What to work on -
For the material that follows, return exactly the lines from the one with "Write the three.js" through the one with "const NECK_BELOW_HEAD = 1.5;", both ends included.

Dataset excerpt:
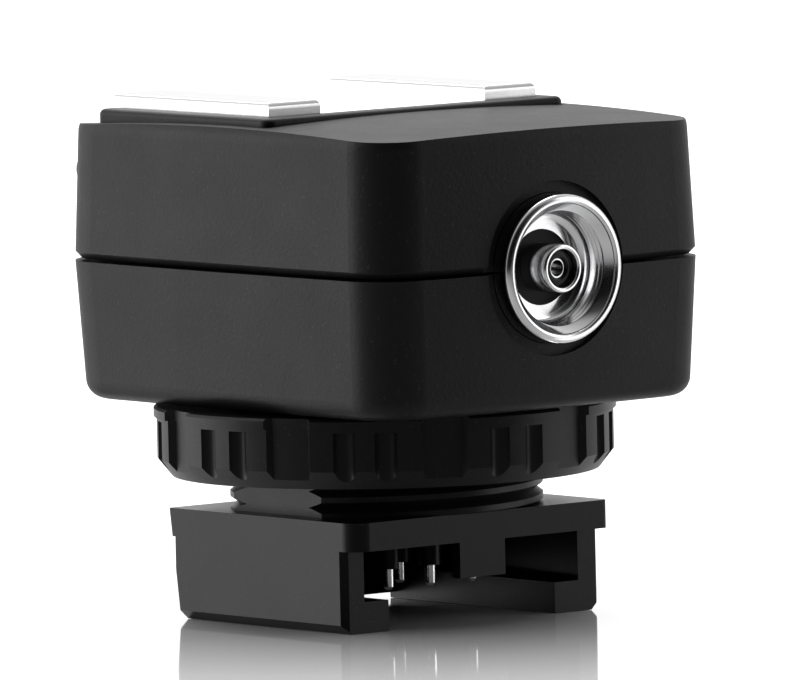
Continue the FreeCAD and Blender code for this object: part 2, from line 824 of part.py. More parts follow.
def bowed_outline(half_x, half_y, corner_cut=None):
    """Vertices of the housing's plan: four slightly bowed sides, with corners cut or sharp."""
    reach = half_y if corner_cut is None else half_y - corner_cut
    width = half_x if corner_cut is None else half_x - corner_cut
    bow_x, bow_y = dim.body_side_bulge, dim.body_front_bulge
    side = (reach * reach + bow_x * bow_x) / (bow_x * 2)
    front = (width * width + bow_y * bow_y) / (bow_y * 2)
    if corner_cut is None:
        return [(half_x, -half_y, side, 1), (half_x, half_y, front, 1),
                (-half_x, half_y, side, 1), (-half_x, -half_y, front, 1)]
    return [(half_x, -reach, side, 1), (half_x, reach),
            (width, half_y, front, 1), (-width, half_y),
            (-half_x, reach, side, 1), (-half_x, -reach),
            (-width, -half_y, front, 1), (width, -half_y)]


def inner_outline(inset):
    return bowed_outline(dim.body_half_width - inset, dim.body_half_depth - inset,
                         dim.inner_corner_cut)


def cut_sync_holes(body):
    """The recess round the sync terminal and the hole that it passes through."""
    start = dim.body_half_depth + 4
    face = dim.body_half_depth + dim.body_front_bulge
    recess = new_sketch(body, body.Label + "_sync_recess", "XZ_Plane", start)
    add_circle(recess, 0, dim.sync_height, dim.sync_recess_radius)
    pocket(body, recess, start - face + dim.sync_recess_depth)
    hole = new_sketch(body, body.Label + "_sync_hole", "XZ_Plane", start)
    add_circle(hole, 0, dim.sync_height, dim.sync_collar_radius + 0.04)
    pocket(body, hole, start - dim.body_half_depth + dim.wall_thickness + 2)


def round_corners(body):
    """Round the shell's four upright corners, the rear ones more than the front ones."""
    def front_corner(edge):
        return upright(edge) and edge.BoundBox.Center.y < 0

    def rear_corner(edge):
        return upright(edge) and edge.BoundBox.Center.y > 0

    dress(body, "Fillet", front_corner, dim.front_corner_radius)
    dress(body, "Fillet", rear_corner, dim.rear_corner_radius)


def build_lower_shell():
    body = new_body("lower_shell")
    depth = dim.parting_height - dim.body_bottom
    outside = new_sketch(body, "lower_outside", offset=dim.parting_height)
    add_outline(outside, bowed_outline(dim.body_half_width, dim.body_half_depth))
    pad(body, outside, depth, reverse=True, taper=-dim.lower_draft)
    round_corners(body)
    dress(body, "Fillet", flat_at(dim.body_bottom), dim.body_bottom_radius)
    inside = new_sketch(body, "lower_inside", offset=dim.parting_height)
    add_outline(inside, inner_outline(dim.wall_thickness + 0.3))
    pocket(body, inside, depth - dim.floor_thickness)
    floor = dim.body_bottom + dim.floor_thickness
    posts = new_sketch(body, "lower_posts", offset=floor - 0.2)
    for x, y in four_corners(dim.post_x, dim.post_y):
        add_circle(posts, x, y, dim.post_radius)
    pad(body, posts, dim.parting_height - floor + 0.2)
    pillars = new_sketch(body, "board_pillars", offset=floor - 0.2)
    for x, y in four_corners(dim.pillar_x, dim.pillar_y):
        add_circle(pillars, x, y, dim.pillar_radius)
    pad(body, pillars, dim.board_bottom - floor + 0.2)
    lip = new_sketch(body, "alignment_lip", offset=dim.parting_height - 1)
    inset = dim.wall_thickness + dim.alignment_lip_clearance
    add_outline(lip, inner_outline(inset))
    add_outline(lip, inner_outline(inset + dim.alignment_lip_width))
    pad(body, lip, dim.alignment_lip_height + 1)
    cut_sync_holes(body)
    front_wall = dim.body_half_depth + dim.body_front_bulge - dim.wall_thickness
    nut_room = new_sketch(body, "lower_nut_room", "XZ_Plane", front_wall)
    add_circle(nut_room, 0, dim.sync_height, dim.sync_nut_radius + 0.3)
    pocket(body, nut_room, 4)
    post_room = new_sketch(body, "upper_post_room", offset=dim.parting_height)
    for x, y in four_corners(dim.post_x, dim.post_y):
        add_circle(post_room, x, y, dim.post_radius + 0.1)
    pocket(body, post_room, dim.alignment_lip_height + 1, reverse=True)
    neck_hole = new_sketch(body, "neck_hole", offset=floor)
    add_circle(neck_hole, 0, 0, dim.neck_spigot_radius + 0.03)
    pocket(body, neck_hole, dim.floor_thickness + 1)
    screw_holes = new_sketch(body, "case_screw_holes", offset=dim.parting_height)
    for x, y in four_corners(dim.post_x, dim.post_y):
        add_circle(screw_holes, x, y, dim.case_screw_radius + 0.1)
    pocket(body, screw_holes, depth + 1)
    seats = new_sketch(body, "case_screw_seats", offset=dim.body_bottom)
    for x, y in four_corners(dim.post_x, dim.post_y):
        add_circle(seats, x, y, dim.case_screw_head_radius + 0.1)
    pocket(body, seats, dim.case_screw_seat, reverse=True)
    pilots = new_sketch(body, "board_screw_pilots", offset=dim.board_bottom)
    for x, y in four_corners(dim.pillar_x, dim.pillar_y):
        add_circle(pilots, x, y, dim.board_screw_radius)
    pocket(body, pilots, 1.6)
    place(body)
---
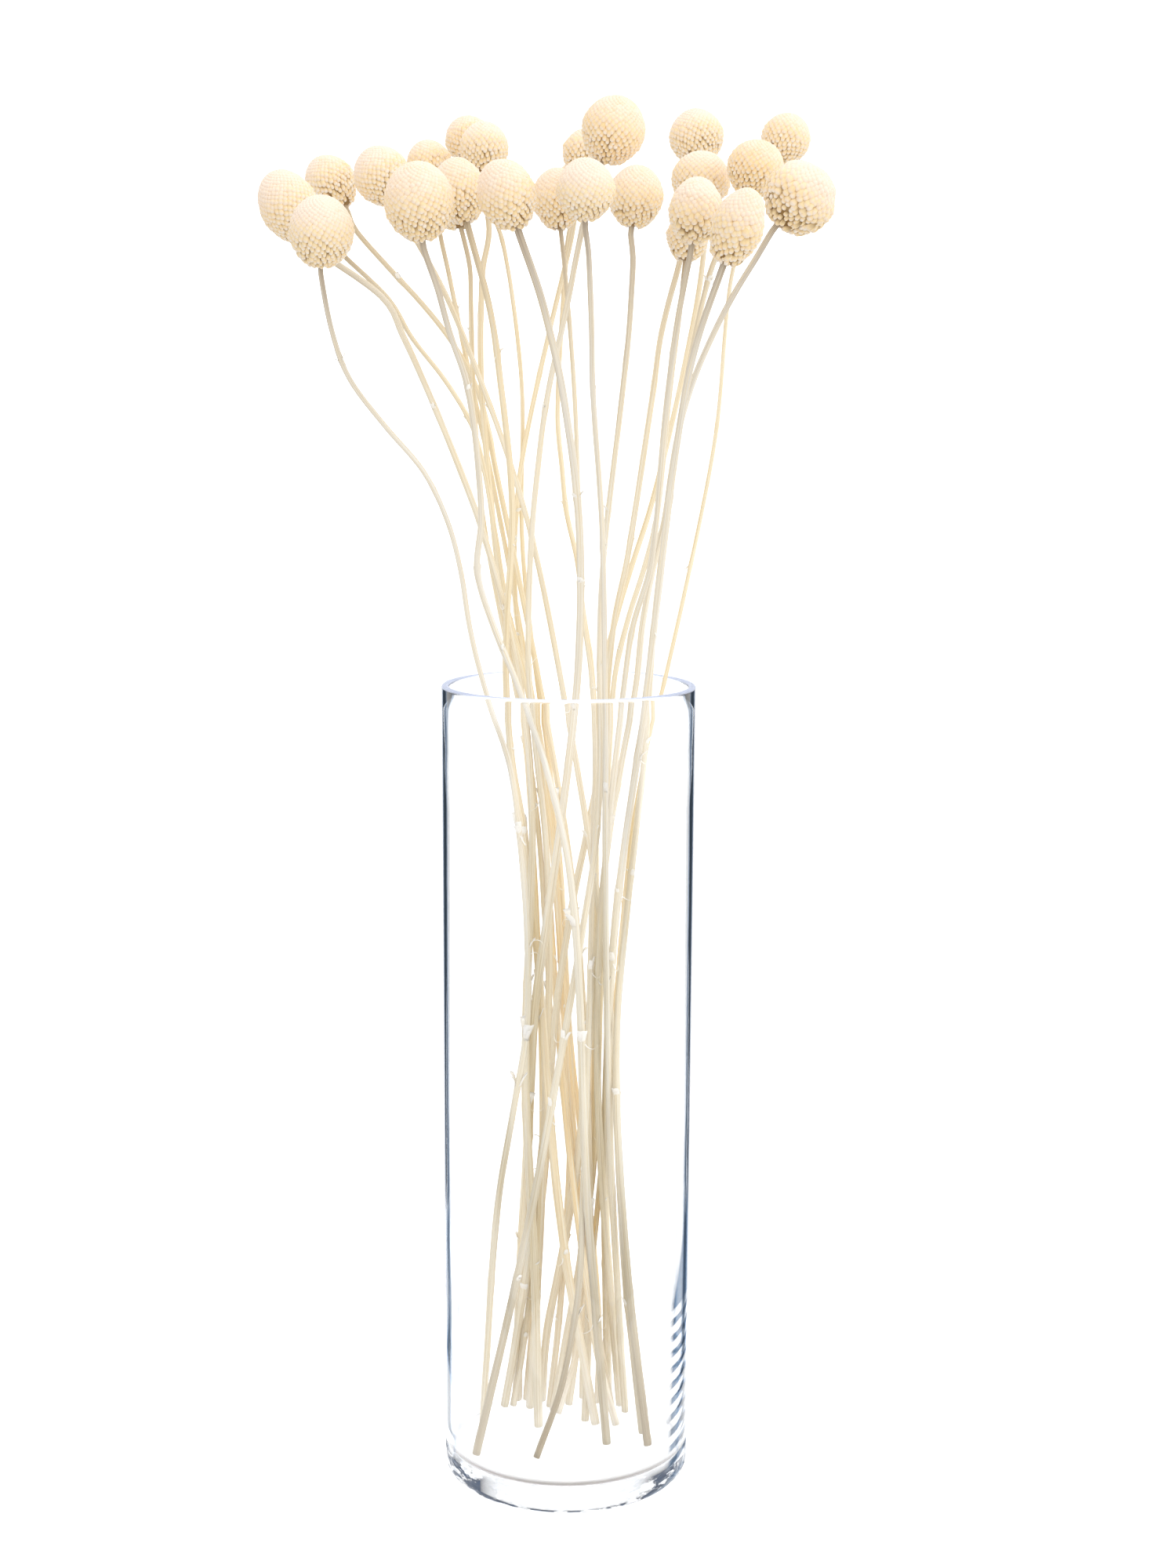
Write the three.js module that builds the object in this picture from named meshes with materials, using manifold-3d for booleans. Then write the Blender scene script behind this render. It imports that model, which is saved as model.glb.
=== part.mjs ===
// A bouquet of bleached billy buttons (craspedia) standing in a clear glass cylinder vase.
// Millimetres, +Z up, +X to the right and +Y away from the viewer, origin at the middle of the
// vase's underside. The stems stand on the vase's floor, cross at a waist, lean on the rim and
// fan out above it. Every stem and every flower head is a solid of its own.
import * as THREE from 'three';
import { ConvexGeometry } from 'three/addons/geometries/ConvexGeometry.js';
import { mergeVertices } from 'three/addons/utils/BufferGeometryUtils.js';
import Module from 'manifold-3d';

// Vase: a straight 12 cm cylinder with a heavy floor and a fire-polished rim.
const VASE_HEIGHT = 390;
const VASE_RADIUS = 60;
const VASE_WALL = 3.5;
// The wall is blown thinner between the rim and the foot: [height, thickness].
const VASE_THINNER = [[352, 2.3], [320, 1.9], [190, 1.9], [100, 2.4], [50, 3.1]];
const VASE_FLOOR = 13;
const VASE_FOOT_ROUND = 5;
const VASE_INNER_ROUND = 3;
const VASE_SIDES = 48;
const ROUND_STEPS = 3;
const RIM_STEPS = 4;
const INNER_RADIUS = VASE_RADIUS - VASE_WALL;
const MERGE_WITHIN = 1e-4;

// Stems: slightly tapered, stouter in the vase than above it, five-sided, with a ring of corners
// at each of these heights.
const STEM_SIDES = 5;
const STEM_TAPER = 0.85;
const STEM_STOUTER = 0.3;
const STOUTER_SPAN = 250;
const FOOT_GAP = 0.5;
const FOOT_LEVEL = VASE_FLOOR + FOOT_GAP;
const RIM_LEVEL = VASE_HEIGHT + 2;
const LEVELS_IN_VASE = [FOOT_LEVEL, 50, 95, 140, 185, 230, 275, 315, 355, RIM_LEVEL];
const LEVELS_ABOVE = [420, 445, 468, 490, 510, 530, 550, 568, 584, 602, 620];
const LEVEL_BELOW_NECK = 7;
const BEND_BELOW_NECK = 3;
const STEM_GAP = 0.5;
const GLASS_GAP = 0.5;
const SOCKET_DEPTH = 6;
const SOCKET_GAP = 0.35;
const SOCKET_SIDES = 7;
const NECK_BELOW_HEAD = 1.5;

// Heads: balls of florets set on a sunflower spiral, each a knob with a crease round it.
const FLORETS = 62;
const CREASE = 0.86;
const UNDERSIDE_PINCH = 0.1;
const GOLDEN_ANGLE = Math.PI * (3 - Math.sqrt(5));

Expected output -
Write the three.js module that builds the object in this picture from named meshes with materials, using manifold-3d for booleans. Then write the Blender scene script behind this render. It imports that model, which is saved as model.glb.
=== part.mjs ===
// A bouquet of bleached billy buttons (craspedia) standing in a clear glass cylinder vase.
// Millimetres, +Z up, +X to the right and +Y away from the viewer, origin at the middle of the
// vase's underside. The stems stand on the vase's floor, cross at a waist, lean on the rim and
// fan out above it. Every stem and every flower head is a solid of its own.
import * as THREE from 'three';
import { ConvexGeometry } from 'three/addons/geometries/ConvexGeometry.js';
import { mergeVertices } from 'three/addons/utils/BufferGeometryUtils.js';
import Module from 'manifold-3d';

// Vase: a straight 12 cm cylinder with a heavy floor and a fire-polished rim.
const VASE_HEIGHT = 390;
const VASE_RADIUS = 60;
const VASE_WALL = 3.5;
// The wall is blown thinner between the rim and the foot: [height, thickness].
const VASE_THINNER = [[352, 2.3], [320, 1.9], [190, 1.9], [100, 2.4], [50, 3.1]];
const VASE_FLOOR = 13;
const VASE_FOOT_ROUND = 5;
const VASE_INNER_ROUND = 3;
const VASE_SIDES = 48;
const ROUND_STEPS = 3;
const RIM_STEPS = 4;
const INNER_RADIUS = VASE_RADIUS - VASE_WALL;
const MERGE_WITHIN = 1e-4;

// Stems: slightly tapered, stouter in the vase than above it, five-sided, with a ring of corners
// at each of these heights.
const STEM_SIDES = 5;
const STEM_TAPER = 0.85;
const STEM_STOUTER = 0.3;
const STOUTER_SPAN = 250;
const FOOT_GAP = 0.5;
const FOOT_LEVEL = VASE_FLOOR + FOOT_GAP;
const RIM_LEVEL = VASE_HEIGHT + 2;
const LEVELS_IN_VASE = [FOOT_LEVEL, 50, 95, 140, 185, 230, 275, 315, 355, RIM_LEVEL];
const LEVELS_ABOVE = [420, 445, 468, 490, 510, 530, 550, 568, 584, 602, 620];
const LEVEL_BELOW_NECK = 7;
const BEND_BELOW_NECK = 3;
const STEM_GAP = 0.5;
const GLASS_GAP = 0.5;
const SOCKET_DEPTH = 6;
const SOCKET_GAP = 0.35;
const SOCKET_SIDES = 7;
const NECK_BELOW_HEAD = 1.5;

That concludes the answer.